With the 5th Michigan Regiment Band playing nearby, Oakland County Executive L. Brooks Patterson unveiled the “Oakland County in the Civil War” map during a news conference at the Governor Moses Wisner House in Pontiac to mark the 150th anniversary of the start of the Civil War this month.
The map, which highlights stories about what the people of Oakland County accomplished during the Civil War, will be available to the public for $20 at the One Stop Shop in Oakland County’s Executive Office Building, 2100 Pontiac Lake Road, Waterford. The map is also available to historical societies and commissions, museums, libraries, universities and schools.
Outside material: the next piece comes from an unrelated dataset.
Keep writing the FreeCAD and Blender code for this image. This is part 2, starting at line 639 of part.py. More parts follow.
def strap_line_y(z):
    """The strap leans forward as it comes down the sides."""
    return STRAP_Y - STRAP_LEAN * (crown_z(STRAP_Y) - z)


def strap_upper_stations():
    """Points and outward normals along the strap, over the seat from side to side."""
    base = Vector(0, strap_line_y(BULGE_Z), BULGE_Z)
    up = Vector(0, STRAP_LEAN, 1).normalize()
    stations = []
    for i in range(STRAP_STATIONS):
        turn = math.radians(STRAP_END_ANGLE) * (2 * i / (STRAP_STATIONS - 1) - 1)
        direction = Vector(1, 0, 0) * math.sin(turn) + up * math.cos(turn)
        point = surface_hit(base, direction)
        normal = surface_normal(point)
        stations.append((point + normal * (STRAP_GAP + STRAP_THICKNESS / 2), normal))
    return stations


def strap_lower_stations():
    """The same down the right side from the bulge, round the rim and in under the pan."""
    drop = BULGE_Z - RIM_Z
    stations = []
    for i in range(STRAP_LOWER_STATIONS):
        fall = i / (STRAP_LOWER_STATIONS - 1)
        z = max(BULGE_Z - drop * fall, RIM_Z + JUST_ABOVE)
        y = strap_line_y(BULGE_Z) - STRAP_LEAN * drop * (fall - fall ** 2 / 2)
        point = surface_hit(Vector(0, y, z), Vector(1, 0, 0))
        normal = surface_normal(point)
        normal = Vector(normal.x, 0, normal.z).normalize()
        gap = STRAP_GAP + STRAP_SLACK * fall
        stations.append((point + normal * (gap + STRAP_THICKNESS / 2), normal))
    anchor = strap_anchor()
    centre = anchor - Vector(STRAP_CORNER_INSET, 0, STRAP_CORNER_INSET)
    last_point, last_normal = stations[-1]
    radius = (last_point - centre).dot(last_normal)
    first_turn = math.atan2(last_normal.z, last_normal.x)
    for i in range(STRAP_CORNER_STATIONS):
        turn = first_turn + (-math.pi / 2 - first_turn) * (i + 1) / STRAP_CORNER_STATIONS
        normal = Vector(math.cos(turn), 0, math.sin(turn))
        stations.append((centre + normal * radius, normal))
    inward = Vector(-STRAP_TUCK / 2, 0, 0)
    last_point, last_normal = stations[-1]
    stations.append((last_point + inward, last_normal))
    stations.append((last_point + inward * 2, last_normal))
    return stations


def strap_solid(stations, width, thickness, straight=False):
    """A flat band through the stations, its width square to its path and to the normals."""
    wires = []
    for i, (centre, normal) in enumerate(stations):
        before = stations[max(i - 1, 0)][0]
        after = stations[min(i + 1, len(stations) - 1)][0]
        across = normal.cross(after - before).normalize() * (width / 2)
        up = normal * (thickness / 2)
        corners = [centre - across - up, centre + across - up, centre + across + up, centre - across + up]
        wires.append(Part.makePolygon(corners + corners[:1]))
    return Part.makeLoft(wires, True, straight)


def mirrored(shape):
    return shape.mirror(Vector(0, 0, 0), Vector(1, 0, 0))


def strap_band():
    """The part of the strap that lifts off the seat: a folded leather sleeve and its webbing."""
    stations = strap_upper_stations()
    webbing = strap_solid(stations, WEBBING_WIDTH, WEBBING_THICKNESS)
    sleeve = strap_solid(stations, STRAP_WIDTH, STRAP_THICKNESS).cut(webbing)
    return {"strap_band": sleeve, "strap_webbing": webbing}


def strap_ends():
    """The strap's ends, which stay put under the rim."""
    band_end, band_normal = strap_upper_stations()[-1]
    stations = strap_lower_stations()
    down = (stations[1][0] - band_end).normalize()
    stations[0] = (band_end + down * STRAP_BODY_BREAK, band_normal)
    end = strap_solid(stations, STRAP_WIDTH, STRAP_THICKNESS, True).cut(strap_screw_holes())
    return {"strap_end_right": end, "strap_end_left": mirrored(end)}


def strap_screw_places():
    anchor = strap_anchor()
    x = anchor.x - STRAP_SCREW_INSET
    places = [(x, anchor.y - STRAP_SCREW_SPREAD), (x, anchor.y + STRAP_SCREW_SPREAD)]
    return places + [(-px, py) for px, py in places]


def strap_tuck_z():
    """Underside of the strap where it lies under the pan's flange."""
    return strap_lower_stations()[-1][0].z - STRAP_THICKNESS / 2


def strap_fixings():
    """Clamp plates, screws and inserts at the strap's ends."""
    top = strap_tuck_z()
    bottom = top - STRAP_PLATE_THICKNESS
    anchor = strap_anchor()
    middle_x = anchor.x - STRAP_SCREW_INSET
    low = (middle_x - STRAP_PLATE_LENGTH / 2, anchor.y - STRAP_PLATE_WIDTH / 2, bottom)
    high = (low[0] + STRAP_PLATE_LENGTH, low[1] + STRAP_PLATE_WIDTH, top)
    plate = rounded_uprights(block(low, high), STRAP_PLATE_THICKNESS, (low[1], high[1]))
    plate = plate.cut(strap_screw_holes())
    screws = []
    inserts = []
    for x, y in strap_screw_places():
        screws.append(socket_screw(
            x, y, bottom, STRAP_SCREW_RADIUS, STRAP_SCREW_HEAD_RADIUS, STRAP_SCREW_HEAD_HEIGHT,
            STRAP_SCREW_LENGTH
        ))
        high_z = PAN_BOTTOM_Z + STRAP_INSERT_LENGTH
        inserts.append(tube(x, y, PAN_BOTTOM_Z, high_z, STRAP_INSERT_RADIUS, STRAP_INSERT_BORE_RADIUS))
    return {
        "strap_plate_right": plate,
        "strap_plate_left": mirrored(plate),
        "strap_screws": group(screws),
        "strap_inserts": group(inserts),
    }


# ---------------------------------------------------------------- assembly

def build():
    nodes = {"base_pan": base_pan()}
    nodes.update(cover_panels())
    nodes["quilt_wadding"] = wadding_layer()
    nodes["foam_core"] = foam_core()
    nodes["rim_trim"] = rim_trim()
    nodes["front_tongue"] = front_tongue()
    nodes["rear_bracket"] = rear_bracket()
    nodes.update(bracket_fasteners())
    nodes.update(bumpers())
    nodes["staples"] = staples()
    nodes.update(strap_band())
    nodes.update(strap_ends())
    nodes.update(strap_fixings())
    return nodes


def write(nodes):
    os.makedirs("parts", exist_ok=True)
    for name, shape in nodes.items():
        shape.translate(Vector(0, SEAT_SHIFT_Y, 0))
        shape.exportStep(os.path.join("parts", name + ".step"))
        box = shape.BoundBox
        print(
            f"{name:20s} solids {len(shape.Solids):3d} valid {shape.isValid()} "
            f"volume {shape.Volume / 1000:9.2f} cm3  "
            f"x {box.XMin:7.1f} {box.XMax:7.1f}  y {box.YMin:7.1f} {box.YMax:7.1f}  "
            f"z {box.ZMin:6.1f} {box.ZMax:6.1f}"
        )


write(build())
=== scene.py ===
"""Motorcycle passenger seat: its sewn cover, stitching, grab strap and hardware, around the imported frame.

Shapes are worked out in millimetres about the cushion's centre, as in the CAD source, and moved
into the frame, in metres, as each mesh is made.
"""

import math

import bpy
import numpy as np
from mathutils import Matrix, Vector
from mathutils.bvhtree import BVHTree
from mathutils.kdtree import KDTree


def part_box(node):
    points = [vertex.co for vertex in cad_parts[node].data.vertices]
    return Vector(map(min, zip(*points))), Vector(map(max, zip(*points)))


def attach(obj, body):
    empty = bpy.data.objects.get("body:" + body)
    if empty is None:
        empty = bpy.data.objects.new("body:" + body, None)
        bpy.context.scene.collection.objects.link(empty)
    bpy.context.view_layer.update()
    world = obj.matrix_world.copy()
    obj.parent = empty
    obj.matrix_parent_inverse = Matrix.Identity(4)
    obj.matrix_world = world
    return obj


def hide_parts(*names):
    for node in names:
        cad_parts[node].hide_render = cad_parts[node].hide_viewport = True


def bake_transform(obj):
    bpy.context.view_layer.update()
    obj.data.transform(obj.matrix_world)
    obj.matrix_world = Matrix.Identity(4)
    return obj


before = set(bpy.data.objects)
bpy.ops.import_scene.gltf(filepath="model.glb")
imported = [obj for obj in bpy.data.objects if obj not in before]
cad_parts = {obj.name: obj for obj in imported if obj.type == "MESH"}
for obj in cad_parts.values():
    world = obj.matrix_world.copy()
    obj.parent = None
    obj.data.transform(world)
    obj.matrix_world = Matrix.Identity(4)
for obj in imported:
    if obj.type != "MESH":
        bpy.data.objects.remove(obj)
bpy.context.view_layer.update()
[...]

“We encourage you to use the map to locate those special places that can connect you with the history that is uniquely Oakland County and to embark on your own exploration of the Civil War,” Patterson said. “Our goal is to get this map into every Oakland County classroom.”
Carol Bacak-Egbo, a member of the Oakland County Historical Commission and employee of Waterford Schools, is responding to that call to place the map in every Oakland County classroom. She administers a federal Teaching American History grant locally. Bacak-Egbo will use some of her grant money to develop a curriculum around the map.
“This map is a treasure trove of stories and facts for Oakland County students,” said Patterson.
Those Civil War stories include:
• A remarkable story of a woman from Holly who enlisted disguised as a man and later became a spy for the Union
• The Rochester soldier spared from a Confederate hanging because of the intervention of a confederate family with whom he had shared his food rations
• The Lake Orion teacher who became the Commander of Michigan’s 102nd Colored Regiment
The map also notes the locations of 12 confirmed Underground Railroad stations and 13 unconfirmed Underground Railroad stations that exist today in Oakland County.
An electronic version of the map will be available to the public in the near future. So far, Oakland County has requests for more than 350 maps from 14 historical societies and commissions, four museums and libraries, and four universities.
Patterson acknowledged his staff in Planning & Economic Development Services and the people who volunteered countless hours to gather the historical data and that made the map possible. They include:
• Jennifer Radcliff, chairperson of the Oakland County Historical Commission (OCHC)
• Melissa Luginski from the OCHC who contacted all Oakland County museums, historical societies, and libraries, among others to gather facts for the map
• Rochelle Danquah, vice chair of the Michigan Freedom Trail Commission, who provided much of the information about the Underground Railroad
• Mike West, president of the Oakland County Pioneer & Historical Society (OCPHS), and Ray Henry, director of the OCPHS, for donating use of the Governor Moses Wisner House and contributing to the creation of the map
“I think the map creates an opportunity to share Oakland County Civil War era history with students and adults,” said Luginski. “It also creates an opportunity for Cultural Tourists (including Genealogists) to travel Oakland County and experience our many Civil War era and Underground Rail Road points of interest.”
Moses Wisner was Michigan’s 12th Governor whose one term (January 5, 1859 — ?January 2, 1861) ended just prior to the Civil War commencing. His home at Pine Grove, which is on the National Registry of Historic Places, was the executive mansion and office during his term.
Wisner worked to raise the 22nd Michigan Infantry and was commissioned a Colonel. He died in September 1862 at the age of 47 in a private home near Lexington, Kentucky after he was stricken with typhoid fever while en route to his regiment’s deployment.